I was pleased she was enjoying the boxing until I noticed the Wii character she chooses to box is named Tom — the character I created for myself, glasses and all. Now I wonder what she’s thinking when she’s in there punching away.

No cookies after school? Is that what you said, big guy? (WHAM!) I’ll decide when I get cookies from now on, got it? (WHAM!) Next time you say “No cookies,” you’re getting one of these. (WHAM!)

Two players can also box against each other, and both girls have asked me to play. I’ve refused so far, telling them I don’t like boxing. The truth is, I’m not going to risk getting punched out by my daughters. Their teenage years will be challenging enough as it is.

12 Responses to “Wii, Wii, Wii All The Way Home”
  1. TonyNZ says:

    “During my 20 years of playing actual golf, I’ve put enough balls in the water to cause a slight rise in worldwide sea-levels”

    Climate change debunked.

    I tried to explain to Al Gore what actually happened, but he wasn’t interested.

  2. Elenor says:

    Tom Tom Tom — take her outside (well, once ‘outside’ thaws out!) and teach her some REAL baseball! She’ll discover — and you’ll be able to crow! — that “yeah sure you can do that computer-gamey-thing really well but in the REAL world… DAD is the king!” (You can start practicing with a baseball now, on your walks without her! [wink} Cal it pre-spring training.)

    She’s the computer generation — all computers prefer the youngsters to us: WE remember a world without computers! (We’re glad that world is gone, but we remember it! SkyNet doesn’t like that!)

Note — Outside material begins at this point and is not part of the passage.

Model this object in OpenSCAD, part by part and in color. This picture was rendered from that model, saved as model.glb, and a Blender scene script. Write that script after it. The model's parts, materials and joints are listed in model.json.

    Based on how well she throws a real football, I’m half-afraid I’ll toss her a pitch and she’ll hit a line drive into my head. Baseball will have to wait for the thaw, but they’re sledding outside today, taking advantage of what may be the last snow until next winter.

  3. Chris says:

    The Wii’s motion sensors are easily fooled. You can always “cheat” and simply flick your wrist to get the 90+ MPH fastball. It makes the game much less entertaining, so I save it for when I’ve worn out my arm. Also, see, http://www.penny-arcade.com/comic/2006/11/13/

    That must be what my daughter is doing. If not, I’m sending her to baseball camp.

  4. John hunter says:

    It’s a bit counterintuitive but you might actually try “throwing” the ball and “swinging” the bat just a bit slower. My wife and I were having problems with the wii game warioware. It has a bunch of random mini activities that they give you like 5 seconds to do. One of the activities was using a sword to slice a log. We could never get that one to work. After much trial and error we figured out that we were swinging the wiimote too fast for the sensors to keep up. We slowed it down just a bit and now every time that one pops up we have no problem at all. I highly recommend that game though many young and old alike find it somewhat frustrating as the a activities are random and you have little time to complete them but to me it really works your memory and motor skills to build fast reactions.

    You’re probably right. I know from playing real golf that if I try to murder the ball, it doesn’t go very far.

  5. Pat says:

    You’re making the right choice not to box- it is EXHAUSTING.
    And Chris is right about using the wrist; it’s the key to tennis and baseball. In bowling you need to lock your wrist and make sure the wiimote points straight forward so it goes straight.

    I wondered how a 45-pound girl managed to throw such heaters. She’s probably got the loosey-goosey wrist happening while I’m actually winding up and throwing.

  6. LXV says:

    My parents got a Wii not too long ago. I got a light saber dueling game to play with my mom. I had to stop playing with her because she kept trying to hit ME with the dang wiimote.

    Yikes. Either mom doesn’t get the concept, or the two of you need a heart-to-heart.

  7. Becky says:

    This brings back wonderful memories of my father. When I finally talked my dad into getting a computer, we had Tetris wars over who could get the higher score. He would play and play while I was at school trying to beat my score, till one day he figured out how to clear the high scores. I came home to him having ALL the high scores and was totally miffed till I figured out what he did! LOL

    That’s hilarious. My daughter actually created a second Mii character for herself so she can practice games without any low scores being attributed to her main character.

  8. Lori B says:

    At a lot of retirement homes have Wii bowling teams. Gotta love it!

    Once we showed my mother in law how to change her character’s position and angle, she took off. She’s gotten high scores of around 280, and I bet she bowls a 300 someday. Hope I’m doing as well when I’m 85.

    That’s a great idea, Wii bowling leagues for seniors. Fun, a little bit of exercise, no strained joints.

  9. Elec0 says:

    “I also want any pimply, hormone-addled teenage boys she dates to be afraid of me. That’s not going to happen if she introduces me as, “This is my dad. He swings like a girl.””

    Now while you don’t want your daughters introducing you like that, do you really want your daughters’ dates to be scared of you? As in would you really want someone dating your daughter that was scared of you? Being intimated is fine, but scared?
    (I’m sure you probably meant this as an example, but whatever. :p)

    I’ll settle for intimidated.

  10. Anna says:

    “ice on my elbow right now to reduce the swelling from swinging out of my shoes”

    Weren’t all those hours of farming, walking, and Frisbee golf supposed to turn you into a rock-hard Dad-thlete? You better throw in some “Just Dance” before you roll on Fat Head, the Sequel, or you’ll let down your fans.